初代西ノ海嘉治郎(にしのうみかじろう)は、取組直前であっても平気で寝ていたという、並外れた”大物”でした。そのためかどうか、新大関が2人誕生した場所で3番目の地位に甘んじることを嫌った彼を、初めて番付上で横綱としたのです。

安政2年1月3日(1855年2月19日)、薩摩国高城郡(現在の鹿児島県薩摩川内市)の農家に小園(おぞの)嘉次郎は生まれました。彼は子供時代に土地相撲で活躍し、やがて京都相撲の鯨波部屋に入門し、小結まで昇進をします。

明治14年(1881年)、角界の改革を目指して東京相撲会所を脱退して組織されていた高砂改正組の巡業に参加した嘉次郎は、東京の高砂部屋に入門することとなり、翌年1月場所への初土俵を踏みます。この時の地位は幕内付出で、四股名は「西の海」となりました。

明治15年(1882年)6月場所になって、西の海は「西ノ海嘉次郎」と四股名を改称し、18年1月には大関へと昇進するのです。その後、負け越してはいないにも関わらず、興行上の都合によって小結へと番付を落とすことになります。

いくら小結に陥落したからとは言っても、やはり力士としての西ノ海の実力は顕著で、明治23年(1890年)1月には再び大関に復活、場所後には横綱の免許も授与されることとなったのでした。

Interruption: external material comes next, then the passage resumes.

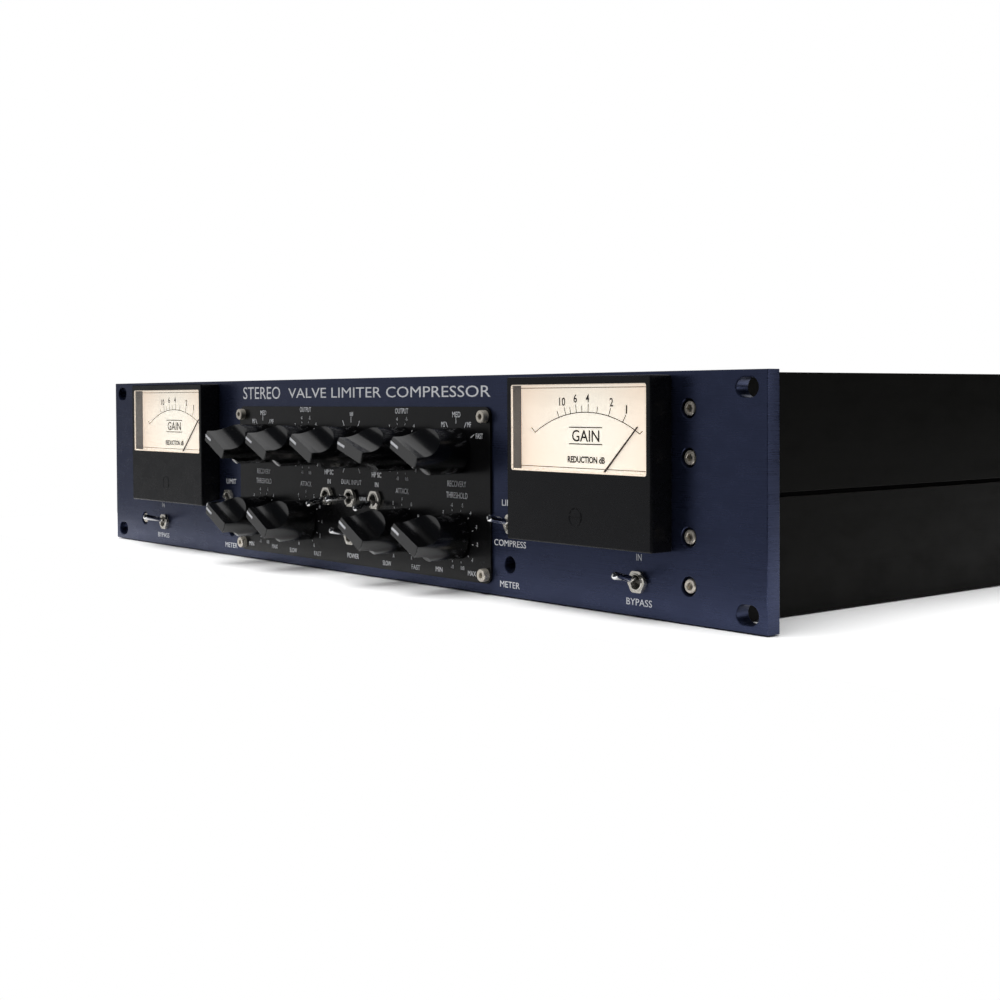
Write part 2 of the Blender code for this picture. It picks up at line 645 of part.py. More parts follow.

そしてその年の5月場所のこと、新たに初代小錦八十吉と大鳴門灘右衛門が大関に昇進することとなり、前場所の成績から東西の正大関の座を占めることとなります。そのため、西ノ海は余儀なく3番目の地位として張出大関とされてしまったのです。

横綱免許を持つ西ノ海にとって、新米大関の下位に位置することは耐えられないことだったのでしょう。この番付に不満を表明した西ノ海に対して、協会側は相撲史上初めて番付に”横綱”と記載することとし、横綱が名誉的な免許から番付上の地位として確立する道筋を付けました。

協会に対してはっきりと不満を表明する西ノ海は、かなりの強い精神力を持った”大物”だったようで、見た目も堅太りで筋骨隆々、性格は豪放磊落だったのです。その逸話として、強豪との取組直前であっても支度部屋で高いびきをかいて眠っていたというものがあります。

幕内での成績は127勝37敗25分4預97休で、勝敗分中の勝率は6割7分2厘とそこそこの強さでありましたが、同部屋の大達羽左エ門(おおだてうざえもん)・一ノ矢藤太郎(いちのやとうたろう)と合わせて「高砂三羽烏」と呼ばれ、一時代を築いたのでした。

明治29年(1896年)1月を持って西ノ海は引退し、現在まで続く井筒部屋の親方となります。そして、二代目西ノ海嘉治郎・駒ヶ嶽國力・大江山松太郎・逆鉾与治郎などの多くの名力士を育て上げたのです。

こうして、鹿児島出身の井筒親方の下には、同郷の多くの力士の卵が集まりました。そして第16代(番付初の)横綱であった親方は、明治41年(1908年)11月30日にその生涯を終えるのでした。